7 Ramadan, Mbah Hasyim Wafat

12-19-10-img_20200430_201728

Mbah KH Hasyim Asy'Ari. (Dok Istimewa)

REMBANGCYBER.NET – Hari ini, Senin 19 April 2021 bertepatan dengan 7 Ramadan 1442 H. Tepat hari ini, 76 tahun silam, Hadratussyaikh KH M Hasyim Asy’ari menghadap sang Khalik.

Untuk mengenang almaghfurlah, Rembangcyber menghadirkan kembali kisah saat-saat terakhir Mbah Hasyim sebelum berpulang yang kami sarikan dari Buku Profil Pesantren Tebuireng.

Malam itu, tanggal 03 Ramadan 1366 H, bertepatan dengan tanggal 21 Juli 1947 Masehi. Pukul 21.00 WIB atau jam 9 malam, Kiai Hasyim baru saja selesai mengimami salat Tarawih.

Seperti biasa, beliau duduk di kursi untuk memberikan pengajian kepada ibu-ibu muslimat. Tak lama kemudian, datanglah seorang tamu utusan Jenderal Sudirman dan Bung Tomo.

Kiai Hasyim menemui utusan itu didampingi Kiai Ghufron (pimpinan Laskar Sabilillah Surabaya). Sang tamu menyampaikan surat dari Jenderal Sudirman.

cek

Mbah Hasyim meminta waktu satu malam untuk berfikir dan jawabannya akan diberikan keesokan harinya.

Isi pesan itu pertama, di wilayah Jawa Timur, Belanda melakukan serangan militer besar-besaran untuk merebut kota-kota di wilayah Karesidenan Malang, Basuki, Surabaya, Madura, Bojonegoro, Kediri, dan Madiun.

Kedua, Hadratussyaikh KH M Hasyim Asy’ari diminta mengungsi ke Sarangan, Magetan, agar tidak tertangkap oleh Belanda. Sebab jika tertangkap, beliau akan dipaksa membuat statemen mendukung Belanda. Jika itu terjadi, moral para pejuang akan runtuh.

Ketiga, jajaran TNI di sekitar Jombang diperintahkan membantu pengungsian Kiai Hasyim.

Keesokan harinya, Kiai Hasyim memberi jawaban tidak berkenan menerima tawaran itu.

4 hari kemudian, pada tanggal 07 Ramadan 1366 H, pukul 21.00 WIB, datang utusan Jenderal Sudirman dan Bung Tomo. Sang utusan membawa surat untuk disampaikan pada Hadratussyaikh.
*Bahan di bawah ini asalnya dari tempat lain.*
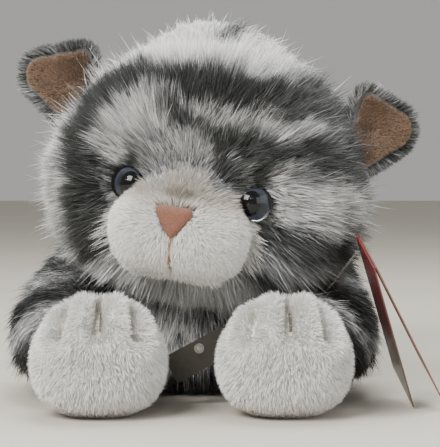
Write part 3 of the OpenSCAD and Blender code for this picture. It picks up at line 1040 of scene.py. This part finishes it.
class KITTEN_OT_ears(bpy.types.Operator):
    """Ears: a stuffed grey back with pile round its rim, and a napped peach lining"""

    bl_idname = "kitten.ears"
    bl_label = "Ears"

    def execute(self, context):
        peach = tuple(colours().ear_peach)
        nap = grained_material("ear_nap", peach, scaled(peach, 0.6), 900, 0.0005, 0.85, 0.9,
                               Sheen_Weight=0.5)
        tabby = pile_material("ear_pile", tabby_stops())
        joints = {j["name"]: j for j in frame["joints"]}
        for side, s in (("left", -1), ("right", 1)):
            hinge = joints["ear_fold_" + side]
            root, axis = np.array(hinge["pos_m"]), unit(np.array(hinge["axis"]))
            out = middle("ear_back_" + side) - root
            out = unit(out - (out @ axis) * axis)
            front = unit(np.cross(axis, out))
            if front[1] > 0:
                front = -front

            def cup(skin, root=root, axis=axis, out=out, front=front):
                """Curls the long edges forward and the tip slightly back."""
                co = coords(skin.data)
                along, up = (co - root) @ out, (co - root) @ axis
                lift = 0.0048 * (up / 0.018) ** 2 - 0.004 * (along / 0.04) ** 2
                set_coords(skin.data, co + front * lift[:, None])

            back = sew("ear_back_skin_" + side, ["ear_back_" + side], 0.0016, 3.0, 0.0006, 3, 0, cup)

            def tone(p, n, root=root, out=out):
                along = ((p - root) @ out) / 0.042
                return 0.5 + 0.16 * waves(p, 0.015, 51) - 0.1 * along

            tone_skin(back, tone, backing_material("ear_backing_" + side, tabby_stops()))
            lining = sew("ear_lining_pad_" + side, ["ear_lining_" + side], 0.0011, 3.0, 0.0005, 2, 0, cup)
            dress(lining, nap)
            for piece, node, slot in ((back, "ear_back_", "grey_pile"), (lining, "ear_lining_", "ear_lining")):
                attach(piece, "ear_" + side)
                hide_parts(node + side)

            def comb(p, n, out=out, root=root, axis=axis):
                heart = root + 0.012 * out
                away = p - heart
                return unit(away - ((away * n).sum(1))[:, None] * n) + 0.6 * out

            lining_tree = skin_tree(lining)

            def where(p, n, root=root, out=out, tree=lining_tree):
                clear = np.array([tree.find_nearest(Vector(q), LINING_CLEARANCE)[3] is None for q in p])
                near_root = ((p - root) @ out) < 0.001
                return clear * (1 - near_root)

            pile("ear_pile_" + side, Pelt(back), "ear_" + side, tabby, 16000, 200 + s,
                 lambda p, n: np.full(len(p), 0.0062), comb, tone, width=0.0003, rise=(58, 26),
                 droop=0.1, lock=8, gather=0.3, where=where)

            def nap_where(p, n, front=front):
                return (n @ front) > 0.3

            nap_stops = [(0, scaled(peach, 0.55)), (0.6, peach), (1, scaled(peach, 1.5))]
            pile("ear_nap_" + side, Pelt(lining), "ear_" + side,
                 pile_material("ear_nap_pile_" + side, nap_stops, 0.75), 7000, 210 + s,
                 lambda p, n: np.full(len(p), 0.0021), comb,
                 lambda p, n: 0.5 + 0.1 * waves(p, 0.008, 52), width=0.0003, rise=(58, 36), droop=0.0,
                 lock=6, gather=0.2, where=nap_where, tone_noise=0.06)
        return {"FINISHED"}


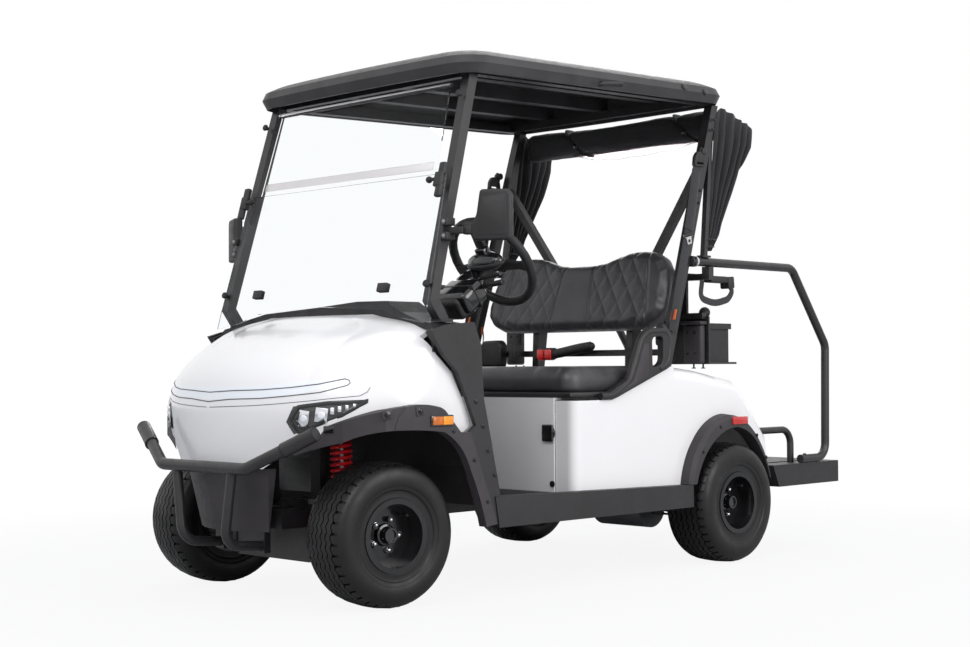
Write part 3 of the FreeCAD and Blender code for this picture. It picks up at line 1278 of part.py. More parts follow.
axle = [Part.makeCylinder(38.0, 2.0 * (float(S["rear_track"]) / 2.0 - 76.0), Vector(76.0 - float(S["rear_track"]) / 2.0, 0, 0), Vector(1, 0, 0))]
stub_end = float(S["rear_track"] / 2.0 + S["rim_width"] / 2.0 - S["disc_inset"]) + 6.0
axle.append(Part.makeCylinder(float(S["spindle_r"]), 2.0 * stub_end, Vector(-stub_end, 0, 0), Vector(1, 0, 0)))
case = Part.makeCylinder(105.0, 110.0, Vector(-55, 0, 0), Vector(1, 0, 0))
axle.append(case)
feature("rear_axle", fuse(axle), y=REAR_AXLE_Y, z=S["axle_z"])
motor = Part.makeCylinder(84.0, 240.0, Vector(55.3, 0, 0), Vector(1, 0, 0))
feature("drive_motor", motor.cut(Part.makeCylinder(38.3, 260.0, Vector(50, 110, -10), Vector(1, 0, 0))),
        y=REAR_AXLE_Y - 125.0, z=S["axle_z"] - 22.0)
leaves = []
for sign in (1.0, -1.0):
    x = sign * 345.0
    for level, reach in ((0.0, 290.0), (-9.0, 220.0), (-18.0, 150.0)):
        leaf = [(-reach, level + 66.0 * (reach / 290.0) ** 2), (0, level), (reach, level + 66.0 * (reach / 290.0) ** 2),
                (reach, level + 66.0 * (reach / 290.0) ** 2 + 8.8), (0, level + 8.8), (-reach, level + 66.0 * (reach / 290.0) ** 2 + 8.8)]
        leaves.append(slab(leaf, "x", x - 25, x + 25))
springs = [fuse(leaves[:3] + [block(320, 370, -30, 30, -22, 12)]), fuse(leaves[3:] + [block(-370, -320, -30, 30, -22, 12)])]
feature("rear_springs", Part.makeCompound(springs), y=REAR_AXLE_Y, z=S["axle_z"] - 38.0 - 12.3)
pedals = []
for x, wide in ((212.0, 60.0), (120.0, 84.0)):
    plate = slab(((332, 400), (340, 405), (292, 479), (284, 474)), "x", x, x + wide)
    stem = slab(((293.9, 414), (299.1, 404), (333, 408), (326, 418)), "x", x + wide / 2.0 - 9.0, x + wide / 2.0 + 9.0)
    pedals.append(fuse([plate, stem]))
feature("pedals", Part.makeCompound(pedals))


def finish():
    DOC.recompute()
    for item in DOC.Objects:
        if "Invalid" in item.State or "Error" in item.State:
            raise RuntimeError("%s failed: %s" % (item.Label, item.State))
    os.makedirs("parts", exist_ok=True)
    for item in PARTS:
        shape = item.Shape
        if shape.isNull() or not shape.isValid() or not shape.Solids:
            raise RuntimeError(item.Label + " has no valid solid")
        shape.exportStep("parts/%s.step" % item.Label)
    print(len(PARTS), "sub-parts written")


finish()
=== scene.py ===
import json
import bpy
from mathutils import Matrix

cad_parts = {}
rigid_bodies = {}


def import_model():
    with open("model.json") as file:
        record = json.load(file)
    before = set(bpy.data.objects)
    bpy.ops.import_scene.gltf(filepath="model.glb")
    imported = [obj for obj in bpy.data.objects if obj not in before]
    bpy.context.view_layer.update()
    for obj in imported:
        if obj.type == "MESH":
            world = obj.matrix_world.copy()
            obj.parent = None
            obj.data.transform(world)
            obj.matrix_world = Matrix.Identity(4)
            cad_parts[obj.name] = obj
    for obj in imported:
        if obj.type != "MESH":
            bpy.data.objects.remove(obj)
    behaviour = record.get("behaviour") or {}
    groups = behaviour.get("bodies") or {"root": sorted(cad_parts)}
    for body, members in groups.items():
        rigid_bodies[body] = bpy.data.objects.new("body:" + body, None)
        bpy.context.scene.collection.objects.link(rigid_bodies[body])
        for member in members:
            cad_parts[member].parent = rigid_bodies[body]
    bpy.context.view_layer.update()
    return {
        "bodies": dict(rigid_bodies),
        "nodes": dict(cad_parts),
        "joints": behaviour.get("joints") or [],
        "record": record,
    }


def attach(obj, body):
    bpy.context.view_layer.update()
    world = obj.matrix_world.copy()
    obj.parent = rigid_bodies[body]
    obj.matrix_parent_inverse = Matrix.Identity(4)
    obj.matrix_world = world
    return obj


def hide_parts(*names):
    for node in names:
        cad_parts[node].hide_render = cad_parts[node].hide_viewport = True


bl_info = {
    "name": "Golf Cart Dressing",
    "version": (1, 0, 0),
    "blender": (4, 5, 0),
    "location": "View3D > Sidebar > Cart",
    "description": "Builds the finishes, trim and soft parts of a two-seat golf cart",
    "category": "Object",
}

from math import atan2, copysign, cos, exp, floor, hypot, pi, radians, sin, sqrt, tau

import bmesh
import bpy
from mathutils import Matrix, Vector, noise
from mathutils.bvhtree import BVHTree

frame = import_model()
NODES = frame["nodes"]
JOINTS = {joint["name"]: joint for joint in frame["joints"]}
DATUM = 1.049  # the nose datum lies this far in front of the origin
SIDES = (("left", 1.0), ("right", -1.0))
WHEELS = ("front_left", "front_right", "rear_left", "rear_right")
LEFT, BACK, UP = Vector((1, 0, 0)), Vector((0, 1, 0)), Vector((0, 0, 1))  # the cart's own left, back and up
shift = Matrix.Translation


def at(x, y, z):
    """A point from millimetres, with y counted back from the nose datum."""
    return Vector((x / 1000.0, y / 1000.0 - DATUM, z / 1000.0))


def spots(*places):
    return [at(*place) for place in places]


def put(x, y, z):
    return shift(at(x, y, z))


def rise(by):
    return shift((0.0, 0.0, by))


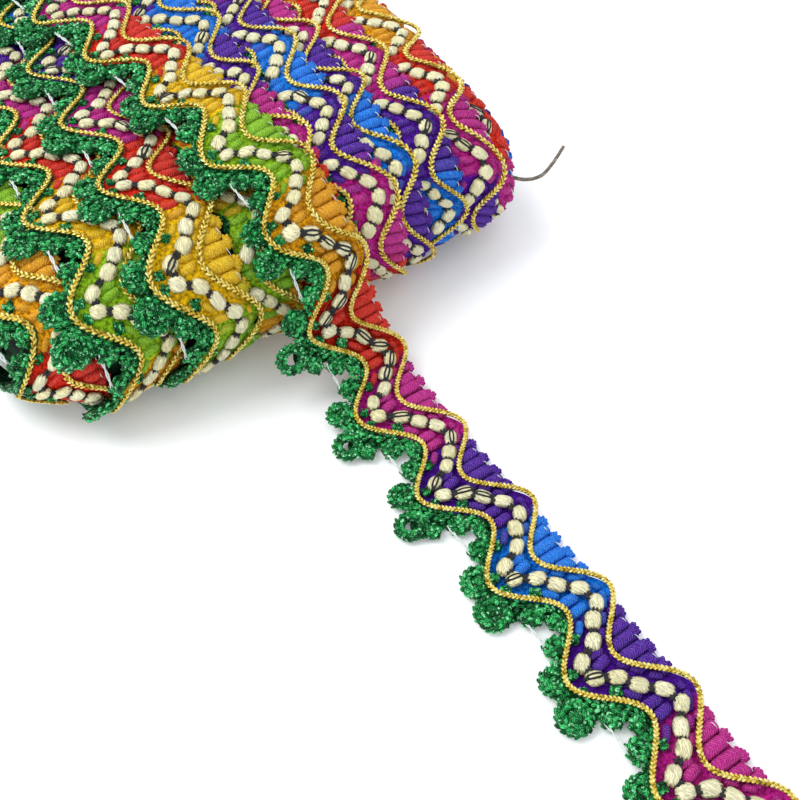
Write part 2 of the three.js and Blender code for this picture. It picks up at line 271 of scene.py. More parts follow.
class RollForm:
    """The mean surface of the wound roll, read by place along the axis and distance along a turn."""

    STEP = 1.0
    REACH_X = 69.0
    REACH_RUN = 214.0

    def __init__(self) -> None:
        """Samples the surface and its normals on an even grid."""
        self.xs = np.arange(-self.REACH_X, self.REACH_X + 0.1, self.STEP)
        self.runs = np.arange(-self.REACH_RUN, self.REACH_RUN + 0.1, self.STEP)
        self.halves = np.zeros((len(self.xs), 2))
        self.points = np.zeros((len(self.xs), len(self.runs), 3))
        for i, x in enumerate(self.xs):
            self.points[i] = self._ring(i, float(x))
        across = np.gradient(self.points, axis=0)
        along = np.gradient(self.points, axis=1)
        self.normals = unit(np.cross(along, across))

    @staticmethod
    def section(x: float) -> tuple[float, float, float, float]:
        """Top, bottom, front and back of the roll's section at x."""
        edge = max(0.0, (min(abs(x), ROLL_EDGE_X) - EDGE_FROM) / EDGE_WIDTH)
        top, front, back = (np.interp(x, ROLL_SECTIONS[:, 0], ROLL_SECTIONS[:, i]) for i in (1, 2, 3))
        return float(top), EDGE_LIFT * edge * edge, float(front), float(back)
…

Bung Tomo memohon Kiai Hasyim mengeluarkan komando jihad fi sabilillah bagi umat Islam Indonesia, karena saat itu Belanda telah menguasai wilayah Karesidenan Malang dan banyak anggota laskar Hizbullah dan Sabilillah yang jadi korban.

Hadratussyaikh kembali meminta waktu satu malam untuk memberi jawaban.

Tak lama berselang, Hadratussyaikh mendapat laporan dari Kiai Ghufron bersama 2 orang utusan Bung Tomo, bahwa kota Singosari Malang jatuh ke tangan Belanda.

Mendengar laporan itu, Kiai Hasyim berujar, ”Masyaallah, Masyaallah,” sambil memegang kepalanya. Lalu Kiai Hasyim tidak sadarkan diri.

Pada pukul 03.00 dini hari, bertepatan dengan tanggal 25 Juli 1947 atau 7 Ramadan 1366 H, Hadratussyaikh KH Hasyim Asy’ari dipanggil Sang Maha Kuasa.

Atas jasanya selama perang kemerdekaan melawan Belanda (1945-1947), terutama yang berkaitan dengan 3 fatwanya yang sangat penting yakni;

Pertama, perang melawan Belanda adalah jihad yang wajib dilaksanakan oleh semua umat Islam Indonesia.

Kedua, kaum muslimin diharamkan melakukan perjalanan haji dengan kapal Belanda.

Ketiga, kaum muslimin diharamkan memakai dasi dan atribut-atribut lain yang menjadi ciri khas penjajah.

Maka Presiden Soekarno lewat Keputusan Presiden (Kepres) No. 249/1964 menetapkan bahwa KH Muhammad Hasyim Asy’ari sebagai Pahlawan Nasional. Rom

Kagem Mbah Hasyim Asy’ari, Lahu Alfatihah.